_GIVEN EXERCISE_. The listing must be reproduced in full, exactly as it stands.

_COLLECTED DATA_.
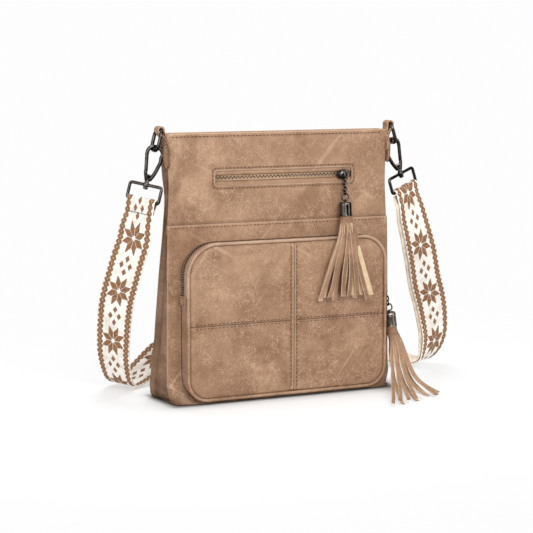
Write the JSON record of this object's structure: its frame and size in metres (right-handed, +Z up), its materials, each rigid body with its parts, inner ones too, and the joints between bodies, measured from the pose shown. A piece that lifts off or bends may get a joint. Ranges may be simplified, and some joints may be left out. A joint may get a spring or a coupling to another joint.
{
  "type": "crossbody bag",
  "caption": "Flat leather crossbody bag with a front zip, a piped patch pocket, tassels on both outer zips and a woven strap on spring hooks.",
  "frame": {"origin": "middle of the base's underside, on the surface the bag stands on", "axes": "+Z up, -Y to the front with the pocket, +X to the right as seen from the front"},
  "size_m": [0.4395, 0.2672, 0.2927],
  "materials": {
    "leather": "distressed tan, semi-matte",
    "rosy_leather": "smooth, semi-matte",
    "lining_cloth": "plain weave",
    "webbing": "jacquard weave in cream and brown",
    "board": "fibreboard",
    "zip_tape": "woven tape with dark metal teeth",
    "dark_nickel": "glossy dark nickel plating on zinc alloy"
  },
  "bodies": {
    "bag": {"back_panel": "leather", "base_board": "board", "base_panel": "leather", "front_lower_panel": "leather", "front_upper_panel": "leather", "front_zip_pouch": "lining_cloth", "front_zip_tape": "zip_tape", "front_zip_welt": "leather", "left_gusset": "leather", "left_rect_ring": "dark_nickel", "left_tab": "leather", "lining": "lining_cloth", "pocket_face_lower_left": "leather", "pocket_face_lower_right": "leather", "pocket_face_upper_left": "leather", "pocket_face_upper_right": "leather", "pocket_gusset": "leather", "pocket_piping": "rosy_leather", "pocket_seam_strip": "leather", "pocket_zip": "zip_tape", "pocket_zip_tab_left": "leather", "pocket_zip_tab_right": "leather", "right_gusset": "leather", "right_rect_ring": "dark_nickel", "right_tab": "leather", "strap": "webbing", "strap_return": "webbing", "strap_slide": "dark_nickel", "top_zip_tape_back": "zip_tape", "top_zip_tape_front": "zip_tape"},
    "left_ring": {"left_oval_ring": "dark_nickel"},
    "right_ring": {"right_oval_ring": "dark_nickel"},
    "left_hook": {"left_hook_body": "dark_nickel", "left_gate_pin": "dark_nickel"},
    "right_hook": {"right_hook_body": "dark_nickel", "right_gate_pin": "dark_nickel"},
    "left_gate": {"left_hook_gate": "dark_nickel"},
    "right_gate": {"right_hook_gate": "dark_nickel"},
    "top_slider": {"top_zip_slider": "dark_nickel"},
    "top_pull": {"top_zip_pull": "dark_nickel"},
    "front_slider": {"front_zip_slider": "dark_nickel"},
    "front_chain": {"front_link_1": "dark_nickel", "front_link_2": "dark_nickel", "front_link_3": "dark_nickel", "front_link_4": "dark_nickel", "front_ring": "dark_nickel"},
    "front_tassel": {"front_cap": "dark_nickel", "front_fringe": "leather"},
    "pocket_slider": {"pocket_zip_slider": "dark_nickel"},
    "side_chain": {"side_link_1": "dark_nickel", "side_link_2": "dark_nickel", "side_link_3": "dark_nickel", "side_link_4": "dark_nickel", "side_link_5": "dark_nickel", "side_ring": "dark_nickel"},
    "side_tassel": {"side_cap": "dark_nickel", "side_fringe": "leather"}
  },
  "joints": [
    {"name": "left_ring_swing", "type": "hinge", "parent": "bag", "child": "left_ring", "pos_m": [-0.1349, -0.0068, 0.287], "axis": [0, 1, 0], "range_deg": [-3, 3]},
    {"name": "left_hook_swivel", "type": "hinge", "parent": "bag", "child": "left_hook", "pos_m": [-0.14956, -0.0068, 0.23073], "axis": [0.2521, 0, 0.9677], "range_deg": [-25, 25]},
    {"name": "left_gate_hinge", "type": "hinge", "parent": "left_hook", "child": "left_gate", "pos_m": [-0.14956, -0.0068, 0.24261], "axis": [0, 1, 0], "range_deg": [0, 15], "stiffness_Nm_per_rad": 0.01, "springref_deg": -20.05},
    {"name": "right_ring_swing", "type": "hinge", "parent": "bag", "child": "right_ring", "pos_m": [0.1372, -0.0068, 0.2885], "axis": [0, 1, 0], "range_deg": [-3, 3]},
    {"name": "right_hook_swivel", "type": "hinge", "parent": "bag", "child": "right_hook", "pos_m": [0.15449, -0.0068, 0.23298], "axis": [-0.2974, 0, 0.9548], "range_deg": [-25, 25]},
    {"name": "right_gate_hinge", "type": "hinge", "parent": "right_hook", "child": "right_gate", "pos_m": [0.15394, -0.0068, 0.24485], "axis": [0, -1, 0], "range_deg": [0, 15], "stiffness_Nm_per_rad": 0.01, "springref_deg": -20.05},
    {"name": "top_zip", "type": "slide", "parent": "bag", "child": "top_slider", "axis": [-1, 0, 0], "range_m": [0, 0.205]},
    {"name": "top_pull_flip", "type": "hinge", "parent": "top_slider", "child": "top_pull", "pos_m": [0.1024, -0.0055, 0.27505], "axis": [0, 1, 0], "range_deg": [0, 100]},
    {"name": "front_zip", "type": "slide", "parent": "bag", "child": "front_slider", "axis": [-1, 0, 0], "range_m": [0, 0.142]},
    {"name": "front_chain_swing", "type": "hinge", "parent": "front_slider", "child": "front_chain", "pos_m": [0.075, -0.023, 0.2275], "axis": [0, 1, 0], "range_deg": [-8, 30]},
    {"name": "front_tassel_lift", "type": "hinge", "parent": "front_chain", "child": "front_tassel", "pos_m": [0.075, -0.02499, 0.2068], "axis": [-1, 0, 0], "range_deg": [0, 80]},
    {"name": "pocket_zip", "type": "slide", "parent": "bag", "child": "pocket_slider", "axis": [0, 0, 1], "range_m": [0, 0.015]},
    {"name": "side_chain_swing", "type": "hinge", "parent": "pocket_slider", "child": "side_chain", "pos_m": [0.12225, -0.028, 0.1122], "axis": [-1, 0, 0], "range_deg": [0, 20]},
    {"name": "side_tassel_lift", "type": "hinge", "parent": "side_chain", "child": "side_tassel", "pos_m": [0.12958, -0.028, 0.0828], "axis": [-1, 0, 0], "range_deg": [0, 60]}
  ]
}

_WORKED SOLUTION_.
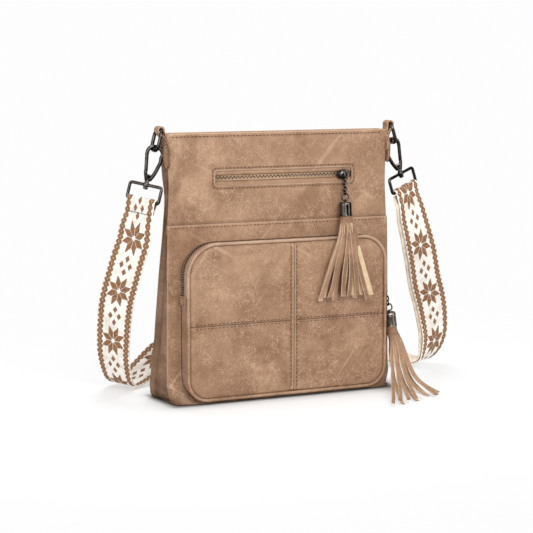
Write the JSON record of this object's structure: its frame and size in metres (right-handed, +Z up), its materials, each rigid body with its parts, inner ones too, and the joints between bodies, measured from the pose shown. A piece that lifts off or bends may get a joint. Ranges may be simplified, and some joints may be left out. A joint may get a spring or a coupling to another joint.
{
  "type": "crossbody bag",
  "caption": "Flat leather crossbody bag with a front zip, a piped patch pocket, tassels on both outer zips and a woven strap on spring hooks.",
  "frame": {"origin": "middle of the base's underside, on the surface the bag stands on", "axes": "+Z up, -Y to the front with the pocket, +X to the right as seen from the front"},
  "size_m": [0.4395, 0.2672, 0.2927],
  "materials": {
    "leather": "distressed tan, semi-matte",
    "rosy_leather": "smooth, semi-matte",
    "lining_cloth": "plain weave",
    "webbing": "jacquard weave in cream and brown",
    "board": "fibreboard",
    "zip_tape": "woven tape with dark metal teeth",
    "dark_nickel": "glossy dark nickel plating on zinc alloy"
  },
  "bodies": {
    "bag": {"back_panel": "leather", "base_board": "board", "base_panel": "leather", "front_lower_panel": "leather", "front_upper_panel": "leather", "front_zip_pouch": "lining_cloth", "front_zip_tape": "zip_tape", "front_zip_welt": "leather", "left_gusset": "leather", "left_rect_ring": "dark_nickel", "left_tab": "leather", "lining": "lining_cloth", "pocket_face_lower_left": "leather", "pocket_face_lower_right": "leather", "pocket_face_upper_left": "leather", "pocket_face_upper_right": "leather", "pocket_gusset": "leather", "pocket_piping": "rosy_leather", "pocket_seam_strip": "leather", "pocket_zip": "zip_tape", "pocket_zip_tab_left": "leather", "pocket_zip_tab_right": "leather", "right_gusset": "leather", "right_rect_ring": "dark_nickel", "right_tab": "leather", "strap": "webbing", "strap_return": "webbing", "strap_slide": "dark_nickel", "top_zip_tape_back": "zip_tape", "top_zip_tape_front": "zip_tape"},
    "left_ring": {"left_oval_ring": "dark_nickel"},
    "right_ring": {"right_oval_ring": "dark_nickel"},
    "left_hook": {"left_hook_body": "dark_nickel", "left_gate_pin": "dark_nickel"},
    "right_hook": {"right_hook_body": "dark_nickel", "right_gate_pin": "dark_nickel"},
    "left_gate": {"left_hook_gate": "dark_nickel"},
    "right_gate": {"right_hook_gate": "dark_nickel"},
    "top_slider": {"top_zip_slider": "dark_nickel"},
    "top_pull": {"top_zip_pull": "dark_nickel"},
    "front_slider": {"front_zip_slider": "dark_nickel"},
    "front_chain": {"front_link_1": "dark_nickel", "front_link_2": "dark_nickel", "front_link_3": "dark_nickel", "front_link_4": "dark_nickel", "front_ring": "dark_nickel"},
    "front_tassel": {"front_cap": "dark_nickel", "front_fringe": "leather"},
    "pocket_slider": {"pocket_zip_slider": "dark_nickel"},
    "side_chain": {"side_link_1": "dark_nickel", "side_link_2": "dark_nickel", "side_link_3": "dark_nickel", "side_link_4": "dark_nickel", "side_link_5": "dark_nickel", "side_ring": "dark_nickel"},
    "side_tassel": {"side_cap": "dark_nickel", "side_fringe": "leather"}
  },
  "joints": [
    {"name": "left_ring_swing", "type": "hinge", "parent": "bag", "child": "left_ring", "pos_m": [-0.1349, -0.0068, 0.287], "axis": [0, 1, 0], "range_deg": [-3, 3]},
    {"name": "left_hook_swivel", "type": "hinge", "parent": "bag", "child": "left_hook", "pos_m": [-0.14956, -0.0068, 0.23073], "axis": [0.2521, 0, 0.9677], "range_deg": [-25, 25]},
    {"name": "left_gate_hinge", "type": "hinge", "parent": "left_hook", "child": "left_gate", "pos_m": [-0.14956, -0.0068, 0.24261], "axis": [0, 1, 0], "range_deg": [0, 15], "stiffness_Nm_per_rad": 0.01, "springref_deg": -20.05},
    {"name": "right_ring_swing", "type": "hinge", "parent": "bag", "child": "right_ring", "pos_m": [0.1372, -0.0068, 0.2885], "axis": [0, 1, 0], "range_deg": [-3, 3]},
    {"name": "right_hook_swivel", "type": "hinge", "parent": "bag", "child": "right_hook", "pos_m": [0.15449, -0.0068, 0.23298], "axis": [-0.2974, 0, 0.9548], "range_deg": [-25, 25]},
    {"name": "right_gate_hinge", "type": "hinge", "parent": "right_hook", "child": "right_gate", "pos_m": [0.15394, -0.0068, 0.24485], "axis": [0, -1, 0], "range_deg": [0, 15], "stiffness_Nm_per_rad": 0.01, "springref_deg": -20.05},
    {"name": "top_zip", "type": "slide", "parent": "bag", "child": "top_slider", "axis": [-1, 0, 0], "range_m": [0, 0.205]},
    {"name": "top_pull_flip", "type": "hinge", "parent": "top_slider", "child": "top_pull", "pos_m": [0.1024, -0.0055, 0.27505], "axis": [0, 1, 0], "range_deg": [0, 100]},
    {"name": "front_zip", "type": "slide", "parent": "bag", "child": "front_slider", "axis": [-1, 0, 0], "range_m": [0, 0.142]},
    {"name": "front_chain_swing", "type": "hinge", "parent": "front_slider", "child": "front_chain", "pos_m": [0.075, -0.023, 0.2275], "axis": [0, 1, 0], "range_deg": [-8, 30]},
    {"name": "front_tassel_lift", "type": "hinge", "parent": "front_chain", "child": "front_tassel", "pos_m": [0.075, -0.02499, 0.2068], "axis": [-1, 0, 0], "range_deg": [0, 80]},
    {"name": "pocket_zip", "type": "slide", "parent": "bag", "child": "pocket_slider", "axis": [0, 0, 1], "range_m": [0, 0.015]},
    {"name": "side_chain_swing", "type": "hinge", "parent": "pocket_slider", "child": "side_chain", "pos_m": [0.12225, -0.028, 0.1122], "axis": [-1, 0, 0], "range_deg": [0, 20]},
    {"name": "side_tassel_lift", "type": "hinge", "parent": "side_chain", "child": "side_tassel", "pos_m": [0.12958, -0.028, 0.0828], "axis": [-1, 0, 0], "range_deg": [0, 60]}
  ]
}